It is a chilly autumn afternoon in a herding camp above Langtang, a Tibetan community which lies at 11,500 ft. in Rasua District north of Kathmandu. Yak, Tibetan cattle and chauri (yak-cow crossbreeds) graze while Tibetan herdsmen busy themselves with evening-chores. Two lowland Nepalis, who work for a mountaineering expedition camped nearby, come over to buy some sheep. Pasang, a Langtang Tibetan ("Bhotiya"), bargains with them and a ram is sold for NRs500. The two lowlanders grab the sheep by the horns and drag it back to their camp, where it will be slaughtered for the mountaineers' evening meal.

Back in the herding camp, many Langtang Tibetan men are furious. One man, Lakpa Tenzing, tells me why. "We, everyone in Langtang, are Buddhists. And yet year after year, some Tibetans sells sheep to be slaughtered in the shadow of our sacred mountains. As a result the gods are angry and curse us. This is why so many of our children die, why there is so much disease in the village and why the crops fail."

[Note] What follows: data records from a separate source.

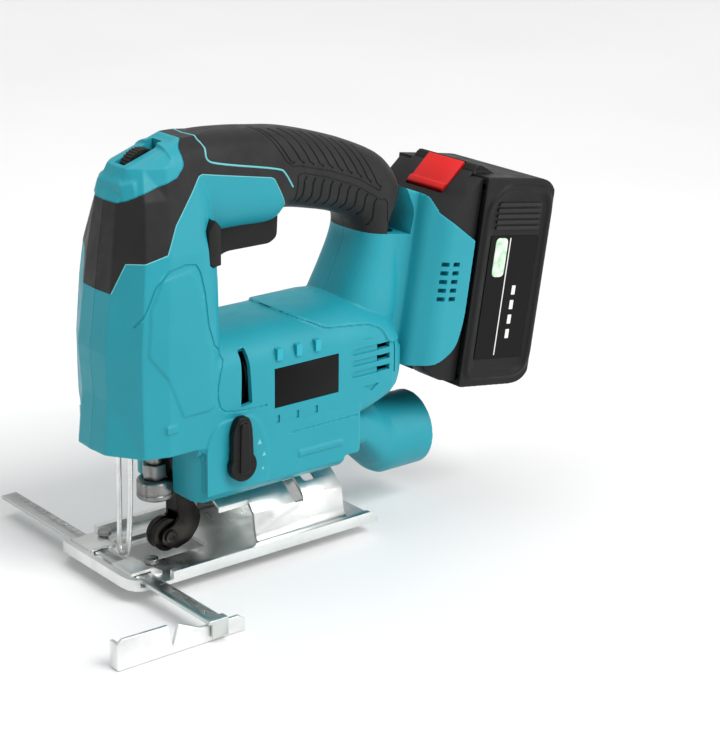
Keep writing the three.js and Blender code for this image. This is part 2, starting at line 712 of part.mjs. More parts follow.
function bevelBolt() {
  const { x, radius } = BEVEL_BOLT;
  const nut = prismZ(polygon(6, 5.6), 20.4, 24.6).translate([x, 0, 0]);
  return rod([x, 0, 24], [x, 0, 42], radius, 16).add(nut);
}

function guideBar() {
  const { x, width, z, thick, far, near } = BAR;
  const edges = [x - width / 2, x + width / 2];
  const blade = box(edges, [far, near + 0.6], [z, z + thick]);
  const tab = box([x - 6.5, x + 2.5], [FENCE.y + 2.6, FENCE.y + 4.4], [-5, z + thick]);
  const shoulder = box([x - 6.5, x + 4.5], [FENCE.y - 0.5, FENCE.y + 4.4], [z, z + thick]);
  return union(blade, tab, shoulder);
}

function fence() {
  const { y, front, rear, low, high, thick } = FENCE;
  const side = [
    [front, low], [front, high - 2], [front - 3, high], [52, high - 0.5], [49.5, -3.5], [46.5, high - 1],
    [34, 1.6], [rear + 4, 1.6], [rear, -1], [rear, low],
  ];
  const plate = prismY(side, y, y + thick);
  const hem = box([front - thick, front], [y - 5, y + 1], [low, high - 2]);
  const tail = box([rear, rear + thick], [y - 4, y + 1], [low, -1]);
  return union(plate, hem, tail);
}

function screwSolid([x, z]) {
  const head = rod([x, -18, z], [x, -14.8, z], 3.3, 12);
  const socket = rod([x, -19, z], [x, -16.4, z], 1.5, 6);
  return head.add(rod([x, -15, z], [x, 11.5, z], 1.4, 8)).subtract(socket);
}

// ---------- dust port ----------
function softRing(x, halfY, lowZ, highZ, power) {
  const middle = (lowZ + highZ) / 2;
  const halfZ = (highZ - lowZ) / 2;
  return Array.from({ length: 20 }, (_, i) => {
    const angle = (i / 20) * 2 * Math.PI;
    const across = Math.sign(Math.cos(angle)) * Math.abs(Math.cos(angle)) ** power;
    const upward = Math.sign(Math.sin(angle)) * Math.abs(Math.sin(angle)) ** power;
    return [x, across * halfY, middle + upward * halfZ];
  });
}

function dustPort() {
  const shell = (wall, over) => loft([
    softRing(-106.4 + over, 24 - wall, 40 + wall, 58.2 - wall, 0.35),
    softRing(-118, 23 - wall, 36 + wall, 57.5 - wall, 0.5),
    softRing(-131, 21.5 - wall, 19 + wall, 54 - wall, 0.8),
    softRing(-141, 20.5 - wall, 10.5 + wall, 51.5 - wall, 1),
    softRing(-167 - over, 20.5 - wall, 10.5 + wall, 51.5 - wall, 1),
  ]);
  const duct = box([-112, -99], [-17.6, 17.6], [47, 53.6]);
  const plug = box([-110, -100.5], [-19.6, 19.6], [45, 55.6]);
  const inside = shell(2.2, 0.5).subtract(box([-108.5, -100], [-30, 30], [0, 80]));
  return shell(0, 0).add(plug).subtract(inside).subtract(duct);
}

// ---------- battery, in its own tilted axes ----------
function batteryCase() {
  const { half, depth, low, high, corner } = BATTERY;
  const side = [
    [-4, low, 2], [-depth, low, corner], [-depth, high, corner], [-22, high + 0.6], [-4, high + 0.6],
  ];
  const plan = [[0, -half], [-depth, -half, 4], [-depth, half, 4], [0, half]];
  const hollow = box([-51.8, 0], [-34.6, 34.6], [low + 3.4, high - 3.4]);
  const label = box([-46.6, -11.4], [half - 1.2, half + 2], [-41.6, 26.6]);
  const hump = prismY([[-24, 55], [-10, 61.3], [-7, 61.5], [-4, 58.1], [-4, 55]], -24, 24);
  return prismY(side, -half, half)
    .intersect(prismZ(plan, -70, 70))
    .add(hump)
    .subtract(union(hollow, label, buttonWell()));
}

// Space for the release button on the pack's sloping shoulder.
function buttonWell() {
  return prismY([[-4.5, 64], [-8.3, 60.5], [-11.6, 54], [1.6, 39.8], [11, 47]], -14.4, 14.4);
}

function batteryFront() {
  const half = CHANNEL_HALF - 0.5;
  const side = [[-3.7, -53, 1], [9, -52, 2], [21.4, -43], [21.4, 32], [6.4, 46.5], [-3.7, 57.8]];
  const lower = [[-3.7, -60], [25, -60], [25, 40], [12, 50], [-3.7, 56]];
  const flanks = prismY(lower, -half, half);
  const hump = prismY([[-10, -60], [25, -60], [25, 70], [-10, 70]], -24, 24);
  const terminals = box([7, 30], [-17.7, 17.7], [-80, 21]);
  const blades = [-11, 11].map((y) => box([1, 8], [y - 0.8, y + 0.8], [-80, 15]));
  return prismY(side, -half, half)
    .intersect(flanks.add(hump))
    .subtract(union(buttonWell(), terminals, ...blades));
}

function batteryButton() {
  const side = [[-5.9, 61.9], [-8.6, 56.6], [3.7, 42.6], [8, 46.6]];
  return prismY(side, -14, 14);
}

function cellPack() {
  const frames = [-1, 1].map((side) => box([-50, -6], [side * 31.5 - 1.4, side * 31.5 + 1.4], [-50, 50]));
  const cells = [];
  for (let column = 0; column < 2; column += 1) {
    for (let row = 0; row < 5; row += 1) {
      const x = -17 - column * 21;
      const z = -40 + row * 20;
      cells.push(rod([x, -31, z], [x, 31, z], 9.1, 10));
    }
  }
  return union(...frames, ...cells);
}

function terminalBlock() {
  const block = box([8, 21.6], [-17, 17], [-28, 20]);
  const blades = [-11, 11].map((y) => box([2, 9], [y - 0.4, y + 0.4], [-24, 14]));
  return block.add(union(...blades));
}

// ---------- assembly ----------
const tool = new THREE.Group();
tool.position.x = BLADE_TO_SHOE_CENTRE;
const battery = new THREE.Group();
battery.position.set(...BATTERY_ORIGIN);
battery.rotation.y = -BATTERY_TILT;
tool.add(battery);

function addHousing() {
  const shell = housing().add(motorRibs());
  const grip = gripLayer();
  for (const [side, name] of [[1, 'left'], [-1, 'right']]) {
    tool.add(mesh(`housing_${name}`, largest(shell.intersect(sideBox(side))), TEAL));
    tool.add(mesh(`grip_${name}`, largest(grip.intersect(sideBox(side))), BLACK_RUBBER));
  }
  tool.add(mesh('top_cap', topCap(), TEAL));
  const label = box([LABEL.rear, LABEL.front], [LABEL.back, LABEL.face], [LABEL.low, LABEL.high]);
  tool.add(mesh('label_plate', label, BLACK_PLASTIC));
  SCREWS.forEach((place, i) => tool.add(mesh(`housing_screw_${i + 1}`, screwSolid(place), DARK_STEEL)));
}

function addControls() {
  const { half } = TRIGGER;
  const side = [
    [-30.6, 149.6, 1], [-31, 158], [-33, 163.4, 2], [-36, 166], [-36, 174], [-71, 174, 2], [-71, 166],
    [-70.5, 156, 3], [-66, 153.3, 3], [-39, 153.6, 3],
  ];
  tool.add(mesh('trigger', prismY(side, -half, half).subtract(triggerPin(GAP)), BLACK_PLASTIC));
  tool.add(mesh('trigger_pin', triggerPin(0), STEEL));
  const bar = lockBar(0, 14).intersect(box([-40, 0], [0, 29.5], [140, 190]));
  tool.add(mesh('lock_button', bar, BLACK_PLASTIC));
  const wheel = rod([DIAL.x, -DIAL.half, DIAL.z], [DIAL.x, DIAL.half, DIAL.z], DIAL.radius, 32);
  const stub = DIAL.half + 0.7;
  const axle = rod([DIAL.x, -stub, DIAL.z], [DIAL.x, stub, DIAL.z], 2, 12);
  tool.add(mesh('speed_dial', wheel.add(axle), BLACK_PLASTIC));
  tool.add(mesh('speed_board', box([-12, 16], [-10, 10], [184, 185.6]), BOARD_GREEN));
  tool.add(mesh('switch_module', box([-62, -34], [-9, 9], [184, 202]), BLACK_PLASTIC));
  const arm = [[-33.8, 60], [-33.6, 70, 3], [-30, 77, 3], [-23, 77, 3], [-20.6, 70, 3], [-21, 56]];
  const lever = prismY(arm, 33.4, 40).add(rod([-28, 33.4, 52], [-28, 40.5, 52], 9, 28));
  tool.add(mesh('orbital_lever', lever, BLACK_PLASTIC));
  const cam = rod([-28, 12, 52], [-28, 18, 52], 6, 20).add(rod([-28, 12, 52], [-28, 33.1, 52], 4, 16));
  tool.add(mesh('orbital_cam', cam, STEEL));
}

function addDrive() {
  const z = MOTOR.z;
  tool.add(mesh('motor_can', motorCan(), STEEL));
  tool.add(mesh('motor_end_cap', motorEndCap(), BLACK_PLASTIC));
  for (const [side, name] of [[1, 'left'], [-1, 'right']]) {
    const brush = box([-97, -93], [side * 9 - 2.6, side * 9 + 2.6], [z - 2, z + 2]);
    tool.add(mesh(`brush_${name}`, brush, COPPER));
  }
  tool.add(mesh('motor_shaft', rod([-106, 0, z], [-11, 0, z], 2.5, 20), STEEL));
  tool.add(mesh('rotor_core', ring([-86, 0, z], [-56, 0, z], 12.6, 2.8), DARK_STEEL));
  tool.add(mesh('commutator', ring([-98, 0, z], [-90, 0, z], 6, 2.8, 20), COPPER));
  tool.add(mesh('cooling_fan', fan(), BLACK_PLASTIC));
  tool.add(mesh('pinion', toothedWheel(GEAR.pinionTeeth, z, 2.8, Math.PI / 2), STEEL));
  tool.add(mesh('front_bearing', ring([-21.8, 0, z], [-18, 0, z], 7, 2.8, 24), STEEL));
  tool.add(mesh('rear_bearing', ring([-103.4, 0, z], [-99.4, 0, z], 6, 2.8, 24), STEEL));
  tool.add(mesh('drive_gear', driveGear(), STEEL));
  tool.add(mesh('gear_axle', rod([-21.6, 0, GEAR.z], [-11, 0, GEAR.z], 3, 16), STEEL));
  tool.add(mesh('gear_case', gearCase(), ALUMINIUM));
  tool.add(mesh('plunger', plunger(), STEEL));
  tool.add(mesh('lower_bush', ring([0, 0, 70.5], [0, 0, 78.5], 7.5, PLUNGER_RADIUS + GAP, 24), COPPER));
  tool.add(mesh('upper_bush', ring([0, 0, 136.5], [0, 0, 143.5], 7.5, PLUNGER_RADIUS + GAP, 24), COPPER));
  tool.add(mesh('clamp_body', clampBody(), DARK_STEEL));
  tool.add(mesh('clamp_collar', clampCollar(), STEEL));
  tool.add(mesh('roller_holder', rollerHolder(), DARK_STEEL));
  tool.add(mesh('guide_roller', roller(), DARK_STEEL));
  tool.add(mesh('roller_screw', rollerScrew(), STEEL));
  tool.add(mesh('guard_wire', guardWire(), ZINC));
}

function addShoe() {
  tool.add(mesh('shoe_plate', shoePlate(), ZINC));
  tool.add(mesh('saddle_bracket', saddle(), ZINC));
  tool.add(mesh('bevel_plate', bevelPlate(), STEEL));
  tool.add(mesh('bevel_bolt', bevelBolt(), STEEL));
  for (const [side, name] of [[1, 'left'], [-1, 'right']]) {
    const [x, y] = [BAR_SCREW.x, side * BAR_SCREW.y];
    const screw = rod([x, y, 0.4], [x, y, 7], 2, 12).add(rod([x, y, 6.8], [x, y, 9], 3.6, 16));
    tool.add(mesh(`bar_screw_${name}`, screw, DARK_STEEL));
  }
  tool.add(mesh('guide_bar', guideBar(), ZINC));
  tool.add(mesh('fence', fence(), ZINC));
  tool.add(mesh('dust_port', dustPort(), TEAL));
}

function addBattery() {
  tool.add(mesh('terminal_block', tilted(terminalBlock()), BLACK_PLASTIC));
  battery.add(mesh('battery_case', batteryCase(), GREY_PLASTIC));
  battery.add(mesh('battery_front', batteryFront(), BLACK_PLASTIC));
  battery.add(mesh('battery_button', batteryButton(), RED));
  battery.add(mesh('battery_label', box([-46, -12], [36.6, 37.6], [-41, 26]), BLACK_PLASTIC));
  battery.add(mesh('cell_pack', cellPack(), GREY_PLASTIC));
}

addHousing();
addControls();
addDrive();
addShoe();
addBattery();

const group = new THREE.Group();
group.add(tool);
export default group;
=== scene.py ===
"""Cordless jigsaw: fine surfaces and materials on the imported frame.

Lengths in this script are millimetres in the blade's frame (X = 0 on the blade axis);
`place` turns them into the shared frame in metres. The battery and its foot are drawn on
the battery's own axes, which `tilt` turns into the blade's frame.
"""

from math import copysign, cos, hypot, pi, radians, sin

import bmesh
import bpy
from mathutils import Matrix, Vector
from mathutils.bvhtree import BVHTree


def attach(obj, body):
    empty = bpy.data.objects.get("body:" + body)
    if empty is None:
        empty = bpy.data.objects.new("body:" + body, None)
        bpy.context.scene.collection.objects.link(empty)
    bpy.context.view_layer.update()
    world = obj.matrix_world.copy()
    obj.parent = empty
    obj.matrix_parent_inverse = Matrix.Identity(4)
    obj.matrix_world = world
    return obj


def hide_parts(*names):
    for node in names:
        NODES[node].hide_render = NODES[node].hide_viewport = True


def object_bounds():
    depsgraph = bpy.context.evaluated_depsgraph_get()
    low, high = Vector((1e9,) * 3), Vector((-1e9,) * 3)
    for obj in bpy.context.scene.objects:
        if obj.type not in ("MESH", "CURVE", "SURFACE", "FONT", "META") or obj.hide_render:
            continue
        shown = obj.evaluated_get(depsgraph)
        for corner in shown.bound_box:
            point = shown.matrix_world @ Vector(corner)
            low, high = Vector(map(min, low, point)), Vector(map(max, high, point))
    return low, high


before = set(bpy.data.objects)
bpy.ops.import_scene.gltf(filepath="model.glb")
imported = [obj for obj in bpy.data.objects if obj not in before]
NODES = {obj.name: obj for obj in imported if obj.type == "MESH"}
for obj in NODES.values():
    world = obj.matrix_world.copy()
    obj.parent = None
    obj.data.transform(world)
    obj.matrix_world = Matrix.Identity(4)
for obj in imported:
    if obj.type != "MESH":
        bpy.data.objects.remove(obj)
CAD_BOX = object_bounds()
BLADE_TO_CENTRE = 39.0
TILT = 0.1496
BATTERY_ORIGIN = Vector((-174.6, 0.0, 118.2))
PER_METRE = 1000
THROUGH = 60  # half width of a solid that goes right through the tool
OUTSIDE = 40  # Y that is clear of every side face

# Centres in XZ of what turns on an axle across the tool.
DIAL = (3.8, 199.5)
TRIGGER_PIN = (-66, 170)
LEVER = (-28, 52)


# ---------- meshes ----------
def place(point):
    """A point in the shared frame, in metres."""
    x, y, z = point
    return ((x + BLADE_TO_CENTRE) / PER_METRE, y / PER_METRE, z / PER_METRE)


def tilt(point):
    """A point of the battery's own axes in the blade's frame."""
    x, y, z = point
    c, s = cos(TILT), sin(TILT)
    return (BATTERY_ORIGIN.x + c * x - s * z, y, BATTERY_ORIGIN.z + s * x + c * z)


def linked(obj):
    """The new object, put in the scene."""
    bpy.context.scene.collection.objects.link(obj)
    return obj


def obj_from(name, points, faces, tilted=False):
    if tilted:
        points = [tilt(p) for p in points]
    mesh = bpy.data.meshes.new(name)
    mesh.from_pydata([place(p) for p in points], [], faces)
    bm = bmesh.new()
    bm.from_mesh(mesh)
    bmesh.ops.recalc_face_normals(bm, faces=bm.faces)
    bm.to_mesh(mesh)
    bm.free()
    return linked(bpy.data.objects.new(name, mesh))


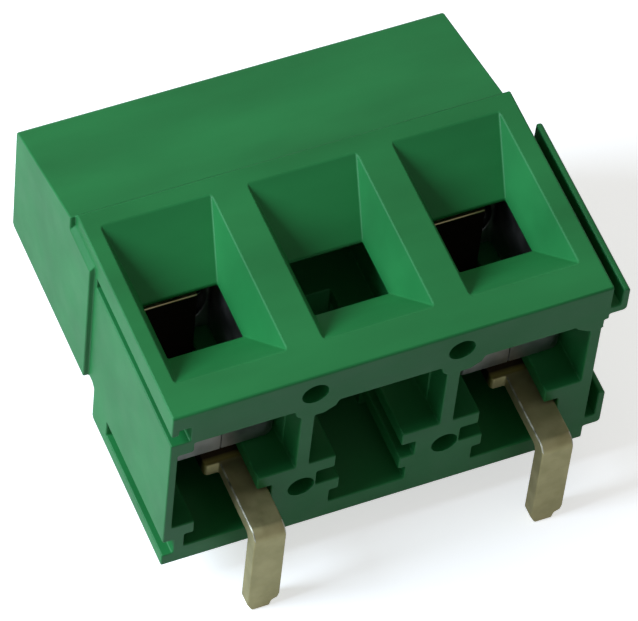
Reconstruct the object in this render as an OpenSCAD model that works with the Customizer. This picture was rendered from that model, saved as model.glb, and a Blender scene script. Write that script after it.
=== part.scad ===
// PCB screw terminal: three-cell moulded block, two cells fitted with a
// rising-cage clamp, wires in from above, screws from behind, angled
// solder pins in front.
//
// Row frame, millimetres: +Z up (the way the wires enter), +Y towards the
// screw heads, +X along the row. The origin lies midway between the two
// solder legs, in the plane of the flat foot.

/* [Block] */
// Distance from one cell to the next
cell_pitch = 5.0; // [4.8:0.02:5.2]
// Height of the funnel face above the foot
top_height = 8.3; // [8.1:0.1:9]
// Depth of the block, open face to screw face
block_depth = 13.1; // [12.9:0.1:14.5]
// Length of the level funnel face, measured back from the open face
funnel_face_depth = 8.35; // [8.1:0.05:9]
// Height of the sloping roof where it meets the screw face
back_height = 6.85; // [6.75:0.05:7.6]
// Length of the foot, measured back from the open face
foot_depth = 6.15; // [6.1:0.05:7]
// Height of the underside behind the foot
foot_step = 1.75; // [1:0.05:1.8]
// Sideways lap of the funnel block over its neighbour
side_lap = 0.2; // [0.1:0.05:0.25]
// Rise of the funnel block above the sloping roof
roof_ridge = 0.12; // [0:0.02:0.3]
// Chamfer of the moulded outer edges
edge_break = 0.12; // [0.05:0.01:0.2]

/* [Cells] */
// Thickness of a dividing wall at the open face
wall_thickness = 0.47; // [0.4:0.01:0.6]
// Thickness of the floor over the board
floor_thickness = 0.8; // [0.6:0.05:1]
// Height of the lip's underside
lip_underside = 6.6; // [6.55:0.01:6.65]
// Underside of the rails that hold the contact strip down
rail_underside = 2.78; // [2.75:0.01:2.85]
// Thickness of those rails
rail_thickness = 0.62; // [0.5:0.01:0.64]
// Top of the ledges that carry the contact strip
ledge_top = 2.05; // [2:0.01:2.06]
// Thickness of those ledges where they stand clear of the floor
ledge_thickness = 0.6; // [0.5:0.05:0.8]
// Depth of the wide mouth of each cell
mouth_depth = 1.05; // [0.9:0.05:1.3]
// Depth of the pocket in which the cage rises
pocket_depth = 9.75; // [9.72:0.01:9.78]
// Play of the cage in its pocket, each side
cage_play = 0.05; // [0.03:0.01:0.1]

/* [Funnels] */
// Width of a funnel at the top
funnel_width = 3.77; // [3.6:0.01:3.9]
// Length of a funnel at the top
funnel_length = 6.4; // [6.2:0.05:6.6]
// Distance of the funnel from the open face at the top
funnel_front = 1.26; // [1.1:0.02:1.5]
// Width of the throat
throat_width = 2.57; // [2.4:0.01:2.7]
// Length of the throat
throat_length = 2.2; // [2:0.05:2.4]
// Distance of the throat from the open face
throat_front = 3.18; // [3:0.02:3.4]

/* [Screw] */
// Outside diameter of the screw thread
screw_diameter = 2.5; // [2.5:0.1:2.6]
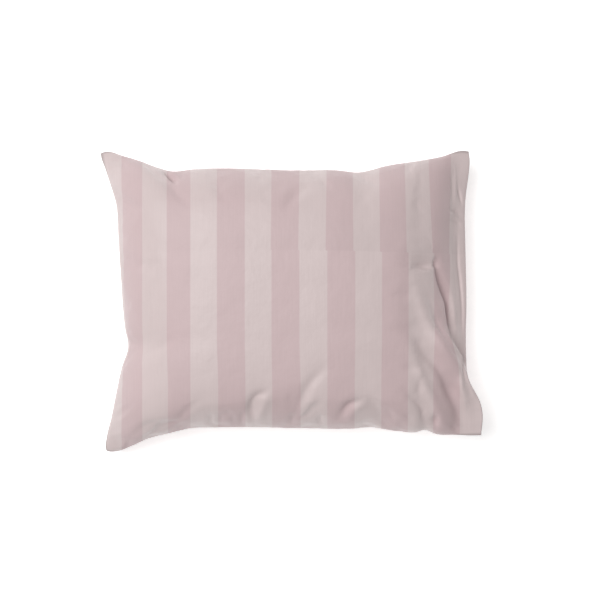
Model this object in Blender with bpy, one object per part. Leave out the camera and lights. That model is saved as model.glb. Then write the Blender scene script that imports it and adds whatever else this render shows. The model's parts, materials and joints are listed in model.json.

Langtang Tibetans, one of the poorer ethnic groups in central Nepal, have little arable land and can grow only one crop of barley, potatoes and buckwheat a year. These crops are not enough to meet the basic requirements of the Langtang Tibetan community. To make up the deficit, they trade wool, spices and herbs and sell livestock and dairy products, and work as porters and guides for mountaineering expeditions. Despite these other sources, many Langtang families do not have adequate food or clothing.

Most Langtang Tibetans claim to respect traditional Buddhist values, such as that forbidding the taking of life. However, abject poverty forces some of them to sell livestock for slaughter. Langtang Tibetans believe that if they forbade the slaughter of livestock they would alienate mountaineering expeditions which pump much-needed cash in to the local economy. However, almost all Langtang Tibetans (including those who sell the livestock) also believe that by allowing animal slaughter they are cursed by the gods whose support is necessary to get rid of the disease, poverty, child mortality and crop failure.